Ce principe a partie liée avec le principe du droit des peuples à disposer d'eux-mêmes (Principe d’autodétermination des peuples), lui aussi incontestablement posé par le droit international. Cependant, les rapports entre ces deux principes sont ambivalents. Quelle intervention, donc, est interdite pour un Etat étranger ? En particulier, la non-intervention favorisera de facto l'un ou l'autre clan, en cas de mouvement de résistance entre le peuple soutenant la présidence d’un côté et le gouvernement et le parlement, de l’autre, selon la configuration du rapport de forces en Tunisie. Sur un autre plan, il n'est pas évident de savoir qui est le bénéficiaire de ce droit ; est-ce l'Etat établi détenteur des instruments de la gouvernance dans son droit de déterminer son organisation politique, économique et sociale, malgré les obstacles posés par un gouvernement et un parlement complotistes, semant le désordre.

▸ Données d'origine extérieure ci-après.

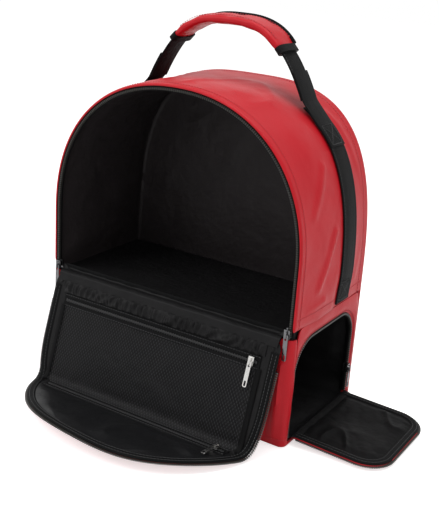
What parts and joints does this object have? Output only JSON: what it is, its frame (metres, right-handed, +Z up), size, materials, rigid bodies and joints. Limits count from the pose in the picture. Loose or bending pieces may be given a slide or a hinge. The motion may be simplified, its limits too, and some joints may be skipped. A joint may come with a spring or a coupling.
{
  "type": "boot backpack",
  "caption": "Upright boot and gear backpack with an arched main compartment, fold-down mesh-pocket front, side boot compartment, webbing carry handle and shoulder straps.",
  "frame": {"origin": "centre of the underside of the base, on the floor", "axes": "+Z up, the front with the fold-down flap faces -Y, the boot door opens to +X"},
  "size_m": [0.5216, 0.415, 0.5185],
  "materials": {
    "red_coated_fabric": "satin coated red fabric with foam backing",
    "black_lining": "thin black woven lining",
    "black_webbing": "ribbed black webbing and zip tape",
    "black_mesh": "black knitted mesh",
    "black_coil": "black nylon zip teeth",
    "black_plastic": "moulded black plastic",
    "bright_nickel": "bright nickel plated die-cast metal",
    "black_nickel": "black nickel plated die-cast metal"
  },
  "bodies": {
    "bag": {"base_panel": "red_coated_fabric", "compartment_floor": "black_lining", "opening_sill": "black_webbing", "front_lower_panel": "red_coated_fabric", "left_lower_panel": "red_coated_fabric", "right_lower_frame": "red_coated_fabric", "arch_panel": "red_coated_fabric", "back_panel": "red_coated_fabric", "back_pad": "black_mesh", "main_lining": "black_lining", "boot_lining": "black_lining", "main_zip_tape": "black_webbing", "main_zip_teeth": "black_coil", "boot_zip_tape": "black_webbing", "boot_zip_teeth": "black_coil", "side_webbing_left": "black_webbing", "side_webbing_right": "black_webbing", "strap_tab_left": "black_webbing", "strap_tab_right": "black_webbing"},
    "front_flap": {"flap_panel_upper": "red_coated_fabric", "flap_lining_upper": "black_lining", "flap_gather": "black_lining", "flap_tape_left": "black_webbing", "flap_tape_right": "black_webbing", "flap_teeth_left": "black_coil", "flap_teeth_right": "black_coil", "pocket_mesh": "black_mesh", "pocket_upper_tape": "black_webbing", "pocket_upper_coil": "black_coil"},
    "flap_end": {"flap_panel_end": "red_coated_fabric", "flap_lining_end": "black_lining", "flap_tape_end": "black_webbing", "flap_teeth_end": "black_coil", "pocket_lower_tape": "black_webbing", "pocket_lower_coil": "black_coil"},
    "boot_door": {"boot_door_panel": "red_coated_fabric", "boot_door_lining": "black_lining", "boot_door_tape": "black_webbing", "boot_door_teeth": "black_coil"},
    "carry_handle": {"handle_webbing": "black_webbing", "handle_grip": "red_coated_fabric", "handle_collar_left": "black_webbing", "handle_collar_right": "black_webbing"},
    "strap_left": {"shoulder_strap_left": "black_mesh", "strap_webbing_left": "black_webbing", "ladder_lock_left": "black_plastic"},
    "strap_right": {"shoulder_strap_right": "black_mesh", "strap_webbing_right": "black_webbing", "ladder_lock_right": "black_plastic"},
    "main_slider_left": {"main_left_slider": "black_nickel"},
    "main_pull_left": {"main_left_pull": "black_nickel"},
    "main_slider_right": {"main_right_slider": "black_nickel"},
    "main_pull_right": {"main_right_pull": "black_nickel"},
    "boot_slider": {"boot_zip_slider": "black_nickel"},
    "boot_pull": {"boot_zip_pull": "black_nickel"},
    "pocket_slider_upper": {"pocket_upper_slider": "bright_nickel"},
    "pocket_pull_upper": {"pocket_upper_pull": "bright_nickel"},
    "pocket_slider_lower": {"pocket_lower_slider": "bright_nickel"},
    "pocket_pull_lower": {"pocket_lower_pull": "bright_nickel"}
  },
  "joints": [
    {"name": "flap_hinge", "type": "hinge", "parent": "bag", "child": "front_flap", "pos_m": [0, -0.0993, 0.151], "axis": [-1, 0, 0], "range_deg": [0, 162]},
    {"name": "flap_fold", "type": "hinge", "parent": "front_flap", "child": "flap_end", "pos_m": [0, -0.15062, 0.0047], "axis": [1, 0, 0], "range_deg": [0, 81]},
    {"name": "boot_door_hinge", "type": "hinge", "parent": "bag", "child": "boot_door", "pos_m": [0.195, 0, 0.008], "axis": [0, -1, 0], "range_deg": [0, 92]},
    {"name": "handle_swing", "type": "hinge", "parent": "bag", "child": "carry_handle", "pos_m": [0, 0.03, 0.4323], "axis": [1, 0, 0], "range_deg": [-30, 30]},
    {"name": "strap_swing_left", "type": "hinge", "parent": "bag", "child": "strap_left", "pos_m": [-0.078, 0.1038, 0.402], "axis": [1, 0, 0], "range_deg": [0, 40]},
    {"name": "strap_swing_right", "type": "hinge", "parent": "bag", "child": "strap_right", "pos_m": [0.078, 0.1038, 0.402], "axis": [1, 0, 0], "range_deg": [0, 40]},
    {"name": "main_slider_left_travel", "type": "slide", "parent": "bag", "child": "main_slider_left", "axis": [0, 0, 1], "range_m": [0, 0.078]},
    {"name": "main_pull_left_swing", "type": "hinge", "parent": "main_slider_left", "child": "main_pull_left", "pos_m": [-0.1856, -0.1027, 0.1585], "axis": [-1, 0, 0], "range_deg": [0, 150]},
    {"name": "main_slider_right_travel", "type": "slide", "parent": "bag", "child": "main_slider_right", "axis": [0, 0, 1], "range_m": [0, 0.078]},
    {"name": "main_pull_right_swing", "type": "hinge", "parent": "main_slider_right", "child": "main_pull_right", "pos_m": [0.1856, -0.1027, 0.1585], "axis": [-1, 0, 0], "range_deg": [0, 150]},
    {"name": "boot_slider_travel", "type": "slide", "parent": "bag", "child": "boot_slider", "axis": [0, 0, 1], "range_m": [0, 0.044]},
    {"name": "boot_pull_swing", "type": "hinge", "parent": "boot_slider", "child": "boot_pull", "pos_m": [0.1984, 0.082, 0.048], "axis": [0, -1, 0], "range_deg": [0, 150]},
    {"name": "pocket_slider_upper_travel", "type": "slide", "parent": "front_flap", "child": "pocket_slider_upper", "axis": [-1, 0, 0], "range_m": [0, 0.29]},
    {"name": "pocket_pull_upper_lift", "type": "hinge", "parent": "pocket_slider_upper", "child": "pocket_pull_upper", "pos_m": [0.148, -0.11998, 0.11776], "axis": [-1, 0, 0], "range_deg": [0, 165]},
    {"name": "pocket_slider_lower_travel", "type": "slide", "parent": "flap_end", "child": "pocket_slider_lower", "axis": [-1, 0, 0], "range_m": [0, 0.264]},
    {"name": "pocket_pull_lower_lift", "type": "hinge", "parent": "pocket_slider_lower", "child": "pocket_pull_lower", "pos_m": [0.134, -0.16255, 0.01246], "axis": [-1, 0, 0], "range_deg": [0, 110]}
  ],
  "couplings": [
    {"joint": "flap_fold", "follows": "flap_hinge", "ratio": 0.5}
  ]
}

En effet, si on considère que le droit international protège les populations dans leur droit de choisir leur système, les Etats étrangers ne peuvent donc intervenir pour soutenir la résistance des institutions (Chef du gouvernement et parlement) contestées. Ce principe de non-ingérence bénéficie à la Présidence de la République, qui pourra l'invoquer contre une intervention des Etats étrangers, comme les USA, dans sa façon de gérer la situation. Il semble bien, encore aujourd'hui, que ce soit l'Etat qui bénéficie de ce principe et qui aurait dû l’invoquer diplomatiquement le 13 août dernier (Voir, ‘’Activités militaires et paramilitaires au Nicaragua et contre celui-ci’’ (Nicaragua c. Etats Unis d'Amérique), fond, arrêt 27 juin 1986, C.I.J. Rec. 1986, p. 14, § 246 : « le principe de non-intervention relève du droit international coutumier. Or il perdrait assurément toute signification réelle comme principe de droit si l'intervention pouvait être justifiée par une simple demande d'assistance formulée par un groupe d'opposants dans un autre Etat, en l'occurrence des opposants au régime du Nicaragua, à supposer qu'en l'espèce cette demande ait été réellement formulée.

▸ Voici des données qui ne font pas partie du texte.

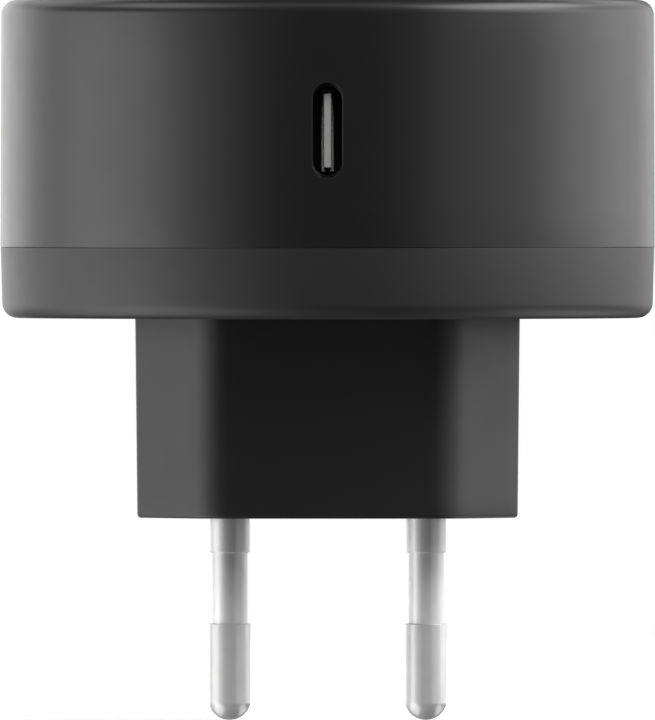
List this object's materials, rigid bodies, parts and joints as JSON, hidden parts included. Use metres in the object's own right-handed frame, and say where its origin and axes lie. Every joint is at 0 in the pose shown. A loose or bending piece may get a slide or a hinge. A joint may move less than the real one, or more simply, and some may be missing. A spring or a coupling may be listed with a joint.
{
  "type": "smart plug",
  "caption": "Round plug-in smart power unit: dark drum housing on a grooved plug base with two round mains pins, an upright USB-C port in its side and a push button in its face.",
  "frame": {"origin": "midway between the two pins, on the plug base's end face", "axes": "+Z out of the wall socket towards the room and the front face; the pins point along -Z, side by side along X; the USB-C port faces -Y"},
  "size_m": [0.062, 0.062, 0.0682],
  "materials": {
    "front_plastic": "dark grey fine-grained satin moulding",
    "rear_plastic": "dark grey fine-grained matt moulding",
    "base_plastic": "dark grey matt moulding",
    "button_plastic": "dark grey satin",
    "light_guide": "milky diffuser, frosted",
    "pin_nickel": "satin nickel plate over brass",
    "sleeve_grey": "silver-grey insulating sleeve",
    "ivory_plastic": "natural, fibre filled",
    "screw_steel": "zinc plated",
    "spring_bronze": "rolled strip",
    "board_green": "solder mask over glass laminate",
    "board_blue": "solder mask over glass laminate",
    "fuse_brown": "moulded",
    "epoxy_blue": "dipped epoxy",
    "film_yellow": "moulded box",
    "ferrite": "sintered ferrite",
    "enamel_wire": "enamelled copper",
    "chip_black": "epoxy package",
    "sleeved_can": "dark shrink sleeve",
    "bare_can": "bright can",
    "winding_tape": "polyester tape",
    "opto_white": "epoxy package",
    "barrier_white": "sheet",
    "spreader_aluminium": "sheared sheet",
    "pad_pink": "soft gap filler",
    "socket_steel": "dark nickel plate",
    "socket_grey": "grey glass-filled insert",
    "contact_gold": "gold flash",
    "black_plastic": "moulded",
    "shield_tin": "tin plate",
    "led_white": "clear lens over phosphor",
    "plunger_white": "moulded"
  },
  "bodies": {
    "housing": {"front_shell": "front_plastic", "rear_shell": "rear_plastic", "plug_base": "base_plastic", "live_pin": "pin_nickel", "neutral_pin": "pin_nickel", "live_pin_sleeve": "sleeve_grey", "neutral_pin_sleeve": "sleeve_grey", "pin_retainer": "ivory_plastic", "retainer_screw": "screw_steel", "live_contact": "spring_bronze", "neutral_contact": "spring_bronze", "case_screws": "screw_steel", "power_board": "board_green", "board_screws": "screw_steel", "fuse": "fuse_brown", "varistor": "epoxy_blue", "input_capacitor": "film_yellow", "choke_core": "ferrite", "choke_windings": "enamel_wire", "bridge_rectifier": "chip_black", "bulk_capacitors": "sleeved_can", "primary_switch": "chip_black", "transformer_core": "ferrite", "transformer_bobbin": "black_plastic", "transformer_winding": "winding_tape", "safety_capacitor": "epoxy_blue", "optocoupler": "opto_white", "sync_rectifier": "chip_black", "output_capacitors": "bare_can", "output_inductor": "ferrite", "output_switch": "chip_black", "insulation_barrier": "barrier_white", "heat_spreader": "spreader_aluminium", "thermal_pad": "pad_pink", "usb_board": "board_green", "usb_controller": "chip_black", "usb_shell": "socket_steel", "usb_tongue": "socket_grey", "usb_contacts": "contact_gold", "board_header": "black_plastic", "logic_board": "board_blue", "logic_screws": "screw_steel", "processor": "chip_black", "wireless_module": "board_green", "shield_can": "shield_tin", "status_leds": "led_white", "switch_body": "black_plastic", "light_ring": "light_guide"},
    "button": {"button_cap": "button_plastic"},
    "plunger": {"switch_plunger": "plunger_white"}
  },
  "joints": [
    {"name": "button_press", "type": "slide", "parent": "housing", "child": "button", "axis": [0, 0, -1], "range_m": [0, 0.0003], "stiffness_N_per_m": 150, "springref_m": -0.0001},
    {"name": "plunger_press", "type": "slide", "parent": "housing", "child": "plunger", "axis": [0, 0, -1], "range_m": [0, 0.0003]}
  ],
  "couplings": [
    {"joint": "plunger_press", "follows": "button_press", "ratio": 1}
  ]
}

On voit mal en effet ce qui resterait du principe de non-intervention en droit international si l'intervention qui peut déjà être justifiée par la demande d'un gouvernement, devait aussi être admise à la demande de l'opposition à celui-ci. Tout Etat serait ainsi en mesure d'intervenir à tout coup dans les affaires intérieures d'un autre Etat, à la requête, tantôt de son gouvernement, tantôt de son opposition. Une telle situation ne correspond pas, de l'avis de la Cour, à l'état actuel du droit international ») ; cependant, la période est propice, par l'intensité et l'étendue du phénomène révolutionnaire, à une éventuelle évolution du droit coutumier et il faudra regarder attentivement la pratique des différents Etats impliqués pour apprécier si le droit international est en train ou non de changer.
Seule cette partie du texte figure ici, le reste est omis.